Official figures show box office revenues in the first half of this year were 4.84 billion yuan, or 86 per cent higher than in the same period last year. The big increase this year is partly attributable to James Cameron's Avatar, which has become the highest grossing film of all time in China, with takings of about $200m. "In most main cities people love these kinds of movies, even if the price is so high," says Dr Junsong. "China is now becoming a very important market for American movies."
Foreign films secured 60 per cent of box office takings in China in the first quarter of this year, representing 1.8bn yuan. With film revenues increasing so rapidly in China - last year's box office total was 43 per cent up on 2008 - analysts predict further expansion for the already buoyant domestic film-making industry, which released 288 movies in the first half of this year. The industry is predicted to release 500 films this year, putting the country in third place for movie-making behind India and the US.
China has already created a string of big-screen superlatives including the world's largest film studio, Hengdian World Studios - a vast complex that includes recreations of palaces and temples. Throughout the 2000s it produced big international successes, such as House of Flying Daggers (2004), a joint production of mainland China and Hong Kong. Many Chinese-language films that achieve the most success internationally have tended to be joint productions between mainland Chinese studios and counterparts in Hong Kong, Taiwan or the US, with some of those made solely in mainland China finding it harder to secure overseas distributors.
But the domestic market alone offers plenty of opportunity for growth.

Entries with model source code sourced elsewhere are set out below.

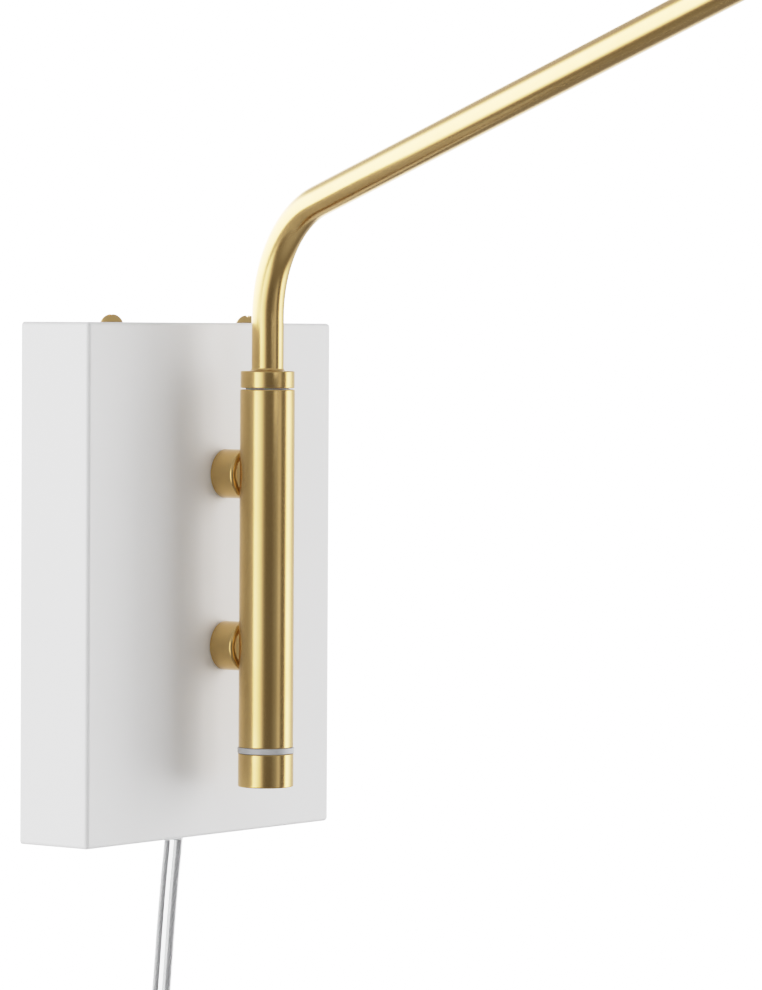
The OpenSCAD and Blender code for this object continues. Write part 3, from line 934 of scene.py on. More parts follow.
def broken_edges(piece: bpy.types.Object, width: float, segments: int = 3) -> bpy.types.Object:
    """Break a piece's sharp edges with a small round, and keep its flats flat.

    Args:
        piece: The piece.
        width: The round's width, in metres.
        segments: How many steps it has.

    Returns:
        The piece.
    """
    bevel = piece.modifiers.new("edges", "BEVEL")
    bevel.width, bevel.segments = width, segments
    bevel.limit_method, bevel.angle_limit = "ANGLE", math.radians(36)
    bevel.miter_outer = "MITER_ARC"
    return flat_faced(applied(piece, 50.0))


def machined(node: str, width: float = 0.3 * MM) -> bpy.types.Object:
    """Return a new piece with a node's own shape and broken edges.

    Args:
        node: The node.
        width: The width of the broken edges.

    Returns:
        The new piece.
    """
    work = bmesh.new()
    work.from_mesh(frame["nodes"][node].data)
    bmesh.ops.remove_doubles(work, verts=work.verts, dist=2e-6)
    bmesh.ops.dissolve_limit(work, angle_limit=math.radians(0.8), verts=work.verts, edges=work.edges)
    mesh = bpy.data.meshes.new(node)
    work.to_mesh(mesh)
    work.free()
    return broken_edges(settle(f"{node}_eased", mesh), width)


def rod(name: str, place: Matrix, radius: float, low: float, high: float,
        segments: int = 64) -> bpy.types.Object:
    """Return a plain round bar for cutting with, with its sizes in millimetres.

    Args:
        name: The object's name.
        place: The frame whose Z axis it follows.
        radius: Its radius.
        low: Its lower end.
        high: Its upper end.
        segments: How many steps go round.

    Returns:
        The bar.
    """
    outline = [(0, low), (radius, low), (radius, high), (0, high)]
    return lathe(name, outline, place, closed=False, segments=segments)


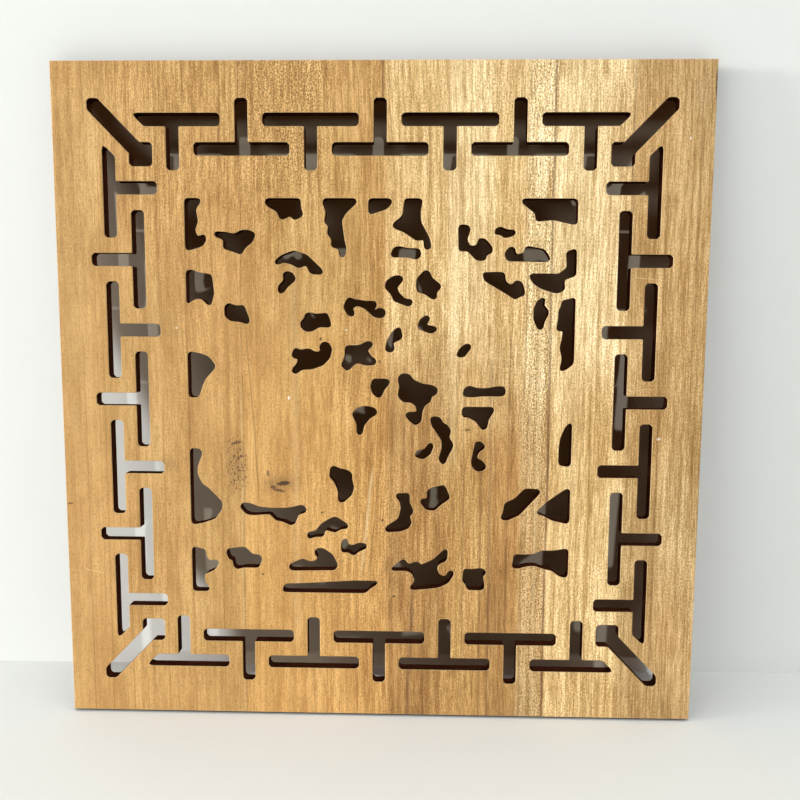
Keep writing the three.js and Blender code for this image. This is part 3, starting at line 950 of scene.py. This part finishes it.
PALE_LINES = (
    Line(-109, -260, 20, 1.0, 0.16), Line(-15, -142, -48, 1.6, 0.45, 0.11), Line(57, -60, 256, 6.0, 0.16),
    Line(123, -256, 256, 2.0, 0.3), Line(117, -256, 256, 1.2, 0.25), Line(150, -100, 256, 9.0, 0.14),
    Line(-66, -200, 120, 5.0, 0.12), Line(74, 20, 256, 2.2, 0.2),
)
DARK_SPOTS = (
    Spot(-113, -34, 5.0, 1.1, 0.75, 10), Spot(-109, -45, 3.2, 0.9, 0.7, 14),
    Spot(-76, -66, 6.5, 2.0, 0.95, 8), Spot(-84, -69, 2.6, 1.6), Spot(-80, -71.5, 6.0, 1.3, 0.8, -10),
    Spot(-88, -58, 1.3, 3.0, 0.7), Spot(-79, -66, 22, 11, 0.6, 8, -0.6),
    Spot(-113, -55, 15, 30, 0.4, 4, -0.4),
    Spot(69, -22, 3.0, 1.0, 0.7, 5), Spot(-46, 48, 1.2, 1.4), Spot(0, 31, 1.0, 1.2), Spot(2.5, -95, 1.2, 1.4),
    Spot(-45, -89, 1.2, 1.0), Spot(-93, -140, 1.3, 1.0), Spot(12, -157, 1.2, 1.2),
    Spot(250, 238, 1.6, 13, 0.85),
    Spot(-167, -52, 12, 9, 0.38, 20, -0.5), Spot(-148, -48, 1.4, 1.0, 0.5),
    Spot(-247, -84, 3.2, 0.8, 0.7, 10),
)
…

For example, while Avatar made about $200m at the Chinese box office, it grossed about $750m in North America, illustrating the scope for Chinese cinema revenues to expand. "The number of releases will continue to grow," says James Roy, an analyst with China Market Research Group. "There will be a crop of new artistic talent able to operate within the confines of what's allowed to be seen, and provide compelling entertainment. As an activity it's a rising trend and the number of releases will increase to meet that demand."
Theatre operators and studios are looking to reap rich rewards, with IMAX chief among them. In recent interviews, Richard Gelfond, the chief executive of IMAX, said the company aimed to have at least 65 outlets in China within four years, ranking the country alongside Japan and Russia as one of IMAX's fastest-growing markets. Last month, IMAX reached a deal with Guangzhou Jinyi Film and Television under which eight theatres will open, in addition to the four already agreed on by the two sides.
But challenges remain for the domestic industry, with an estimated 70 per cent of Chinese films not making a profit. Only the minority of films that become hits make a return for investors. In future, things could be more difficult still as competition from abroad may increase. Currently, the state-owned China Film Group controls the distribution of films in the country, and it lets in only 20 foreign films a year on a profit-sharing basis.
That in effect limits the number of high-grossing overseas films that can be screened in China, something that is done "to protect the local industry", says Mr Roy. Other foreign films are bought by the China Film Group for a fixed fee. "It's interesting the things able to get through," Mr Roy adds. "Sometimes there are issues that don't seem a big deal to people outside China but which touch upon sensitive issues."
Even if chosen as one of the 20 profit-sharing movies, a foreign film may still face hurdles in China. Avatar was pulled from some 2D screens, despite its continuing popularity, to make way for a local film about Confucius. However, international factors could limit what some may see as favouritism towards the domestic film industry, as the World Trade Organisation has said China has until March next year to allow foreign film studios to distribute their pictures in the country.
But wherever the balance of power in China ends up settling between Chinese and foreign filmmakers, few doubt the country's film sector as a whole has a bright future. "As a leisure activity, people [previously] would get their giant televisions and watch pirate DVDs," says Mr Roy. "[Now] going to the movies is something young people we interview see as a leisure activity to do with friends or a boyfriend or girlfriend."